Julia Morton’s lifetime of art, fashion design and curation led her to open a gallery in East Austin featuring digital artwork. It explored a new terrain of visual art where artists work in collaboration with AI.

Photo courtesy of Shirley Steele

By Tess Harmon

Julia Morton has been surrounded by art her entire life. Growing up in New York City, she visited museums with her parents, listened to her mother practice her docent lectures and found the love and appreciation for art her parents instilled in her.

“I sort of grew up in that environment of thinking about art as something that elevated life,” Morton says. “It wasn’t just an object; it was something that actually added to the atmosphere of your existence.”

After graduating from Pratt Institute with a degree in fashion design, Morton opened her own boutique in the East Village, Einstein’s, which sold avant-garde clothing. By moving to the East Village in the 1980s, Morton joined a movement and a league of artists who were pushing the edge of modern art, such as Jean-Michel Basquiat and Keith Haring. This period deeply informed her perception of art.

Photo courtesy of Julia Morton

“At the end of 20 years of fashion, I sort of look back on my history and recognize that I understood something about art that you can’t get from a book, you can’t get from a classroom,” she says. “When you live through a movement like that, you get to see how art actually happens. You get to see who makes it, who doesn’t. You get to understand it in a different way.”

So, Morton began sharing that understanding and writing about art for publications. As a fashion designer, she recalls getting tasked with covering the “worst” assignments, which ultimately led her to discover computer art—art created by humans working in collaboration with AI. Morton was captivated and recognized how digital art does not conform to the elite art establishment, but says more about our present existence.
“I started looking at art to understand what it was we were recording about ourselves and our time. As an art writer, you look back in time all the time. So, you’re always looking back at old art movements or old historical things and trying to understand what their lives were like, based on the images and symbols they give you. Art is a kind of time capsule. It holds the truth of our existence against all the pressures that will come to re-edit and delete and cover up and pretty out the truth.”

Julia Morton, Photo by Tom Morton

In 2011, Morton and her husband moved to Austin and opened the Generative Art Project, a gallery in East Austin featuring digital art. She became evermore fascinated with the concept and how generative art could be used to reveal more about the world around us. Artists she featured in her gallery have used AI and computer programs to depict the sound of an endangered animal in the Amazon rainforest; illustrate the confluence of music and visual art; and visualize even their own dreams.

In curating her gallery, Morton better understood what people love about art.

“Art is a way we create our own identities. It is a nurturing and supportive and mothering experience. When we have a work of art, we get to know it; we hang it on the wall. If we have it for years and years, it changes to us over time. It’s there with us in the good moments and the bad.
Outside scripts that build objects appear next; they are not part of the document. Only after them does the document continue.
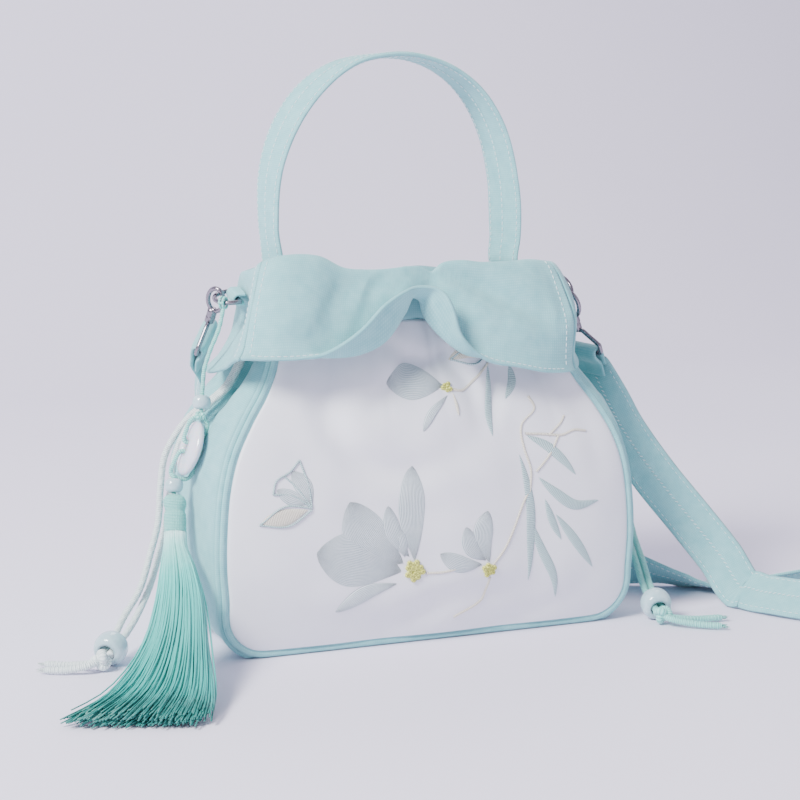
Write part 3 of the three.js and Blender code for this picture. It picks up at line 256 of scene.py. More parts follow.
def satin_face(tree):
    grain = times(tree, bands(tree, 1.1, "Y", 0.3), speckle(tree, 9.0))
    tint = between(tree, speckle(tree, 22.0, 2.0), "#E6E7F2", "#F3F4FA")
    return {"Base Color": tint, "Normal": bump(tree, grain, 0.05, 0.4)}


COTTON = material("aqua_cotton_woven", cotton_weave, Roughness=0.86, Sheen_Weight=0.25,
                  Specular_IOR_Level=0.3)
LINING = material("aqua_cotton_lining", lambda t: cotton_weave(t, "#6FA8AF", "#98CBCF"),
                  Roughness=0.9, Specular_IOR_Level=0.2)
SATIN = material("white_satin_woven", satin_face, Roughness=0.42, Sheen_Weight=0.15,
                 Specular_IOR_Level=0.45)


# %% [markdown]
# ## Thread, cord and silk
# Embroidery floss and braided cord are twisted fibre with a silky gloss. The
# fine lines of a satin stitch are bands on its texture coordinates.

# %% Thread materials
def floss(low, high, spacing, direction):
    def paint(tree):
        lines = combine(tree, bands(tree, spacing, direction, 0.5), 0.6, "POWER")
        share = combine(tree, times(tree, lines, 0.8), times(tree, speckle(tree, 4.0), 0.3))
        tint = between(tree, share, low, high)
        return {"Base Color": tint, "Normal": bump(tree, lines, 0.3, 0.9)}
    return paint


def thread(name, low, high, spacing=0.8, roughness=0.45, direction="Y"):
    paint = floss(low, high, spacing, direction)
    return material(name, paint, Roughness=roughness, Sheen_Weight=0.2)


PETAL = thread("petal_floss_blue_grey", "#8FABB6", "#E4ECF0", 1.6, 0.45, "X")
LEAF = thread("leaf_floss_grey_green", "#86ABB0", "#BFD6D8", 0.9)
STEM = thread("stem_floss_cream", "#D9D2C0", "#F1ECDD")
CENTRE = thread("centre_floss_yellow", "#BFC63C", "#E4E57C", 0.6)
STITCH = thread("sewing_thread_white", "#D5E6E8", "#F2F8F8", 0.5)
PALE_BRAID = thread("braided_cord_pale", "#CFE3E1", "#EDF7F5", 0.9, 0.5)
MINT_BRAID = thread("braided_cord_mint", "#5FC9BC", "#A5E8DE", 0.9, 0.4)


# %% [markdown]
# ## Tassel silk
# The tassel's threads were dip-dyed: pale mint at the wrap, deep teal at the cut
# ends. The second texture coordinate runs along each thread, so a colour ramp
# on it gives the dye line.

# %% Dip-dyed silk
def dipped(tree):
    along = node(tree, "ShaderNodeSeparateXYZ", {0: node(tree, "ShaderNodeUVMap").outputs[0]})
    uneven = combine(tree, along.outputs[1], times(tree, speckle(tree, 3.0), 0.16))
    ramp = node(tree, "ShaderNodeValToRGB", {0: uneven})
    stops = ramp.color_ramp.elements
    stops[0].position, stops[0].color = 0.05, colour("#D3F8F4")
    stops[1].position, stops[1].color = 1.10, colour("#157A72")
    for place, tone in ((0.22, "#A5EBE3"), (0.50, "#58D3C8"), (0.90, "#27B3A8")):
        stops.new(place).color = colour(tone)
    return {"Base Color": ramp.outputs[0]}


SILK = material("tassel_silk_dip_dyed", dipped, Roughness=0.42, Sheen_Weight=0.2)
WRAP_SILK = thread("tassel_wrap_silk_mint", "#5CC8BD", "#9FE6DD", 0.7, 0.26)

# %% [markdown]
# ## Glaze, stone and plated wire
# Fired glaze is glass over clay: smooth, with a sharp gloss and a slightly
# uneven tint. The milky stone lets light a little way in, so it gets
# subsurface scatter. The rings and hooks are die-cast and plated nickel-grey.

# %% Hard materials
def glaze(tree):
    return {"Base Color": between(tree, speckle(tree, 5.0), "#93B9C3", "#CFE4E8"),
            "Normal": bump(tree, speckle(tree, 6.0, 1.0), 0.15, 0.3)}


def milky(tree):
    return {"Base Color": between(tree, speckle(tree, 9.0), "#CBD2E2", "#EEF1F8")}


def plated(tree):
    polish = node(tree, "ShaderNodeMapRange", {0: speckle(tree, 1.5), 3: 0.18, 4: 0.36})
    return {"Roughness": polish.outputs[0]}


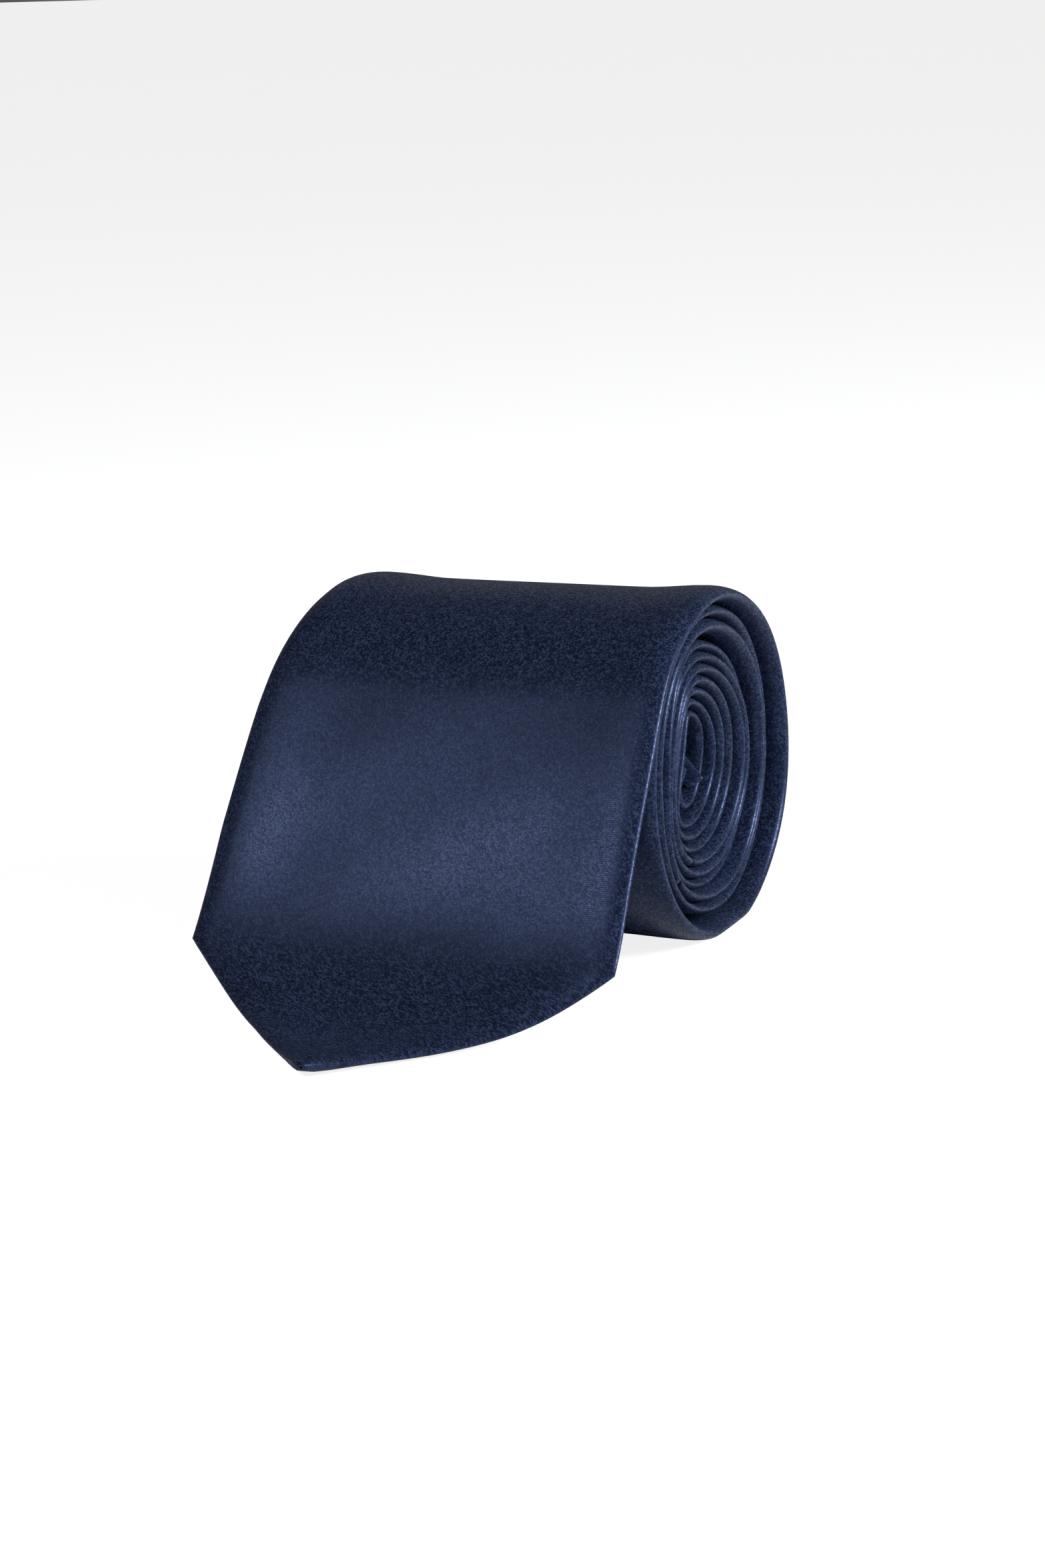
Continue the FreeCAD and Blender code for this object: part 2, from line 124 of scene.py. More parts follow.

It begins to absorb that like a sponge, and it feeds it back to us.”

Morton’s gallery grew in popularity and drew in the interest of businesses such as Apple and Google, who wanted to include the work in their spaces. She even planned to create a digital art museum, but when COVID-19 hit, she was forced to shut down.

Now, after an extensive career in art, design and curating, Morton says she is bowing out of the art world. She plans to publish her memoir and write books about her time in the East Village to “plant the seed” with her writing to encourage artists to find the same togetherness she found in the ’80s.

Though Morton is leaving art, she still hopes that Austin will eventually have a digital art museum, given generative art’s unique power to help us understand our surroundings. “It’s so much more than just art,” she reveals. “It’s this sort of awakening of our awareness of potential.”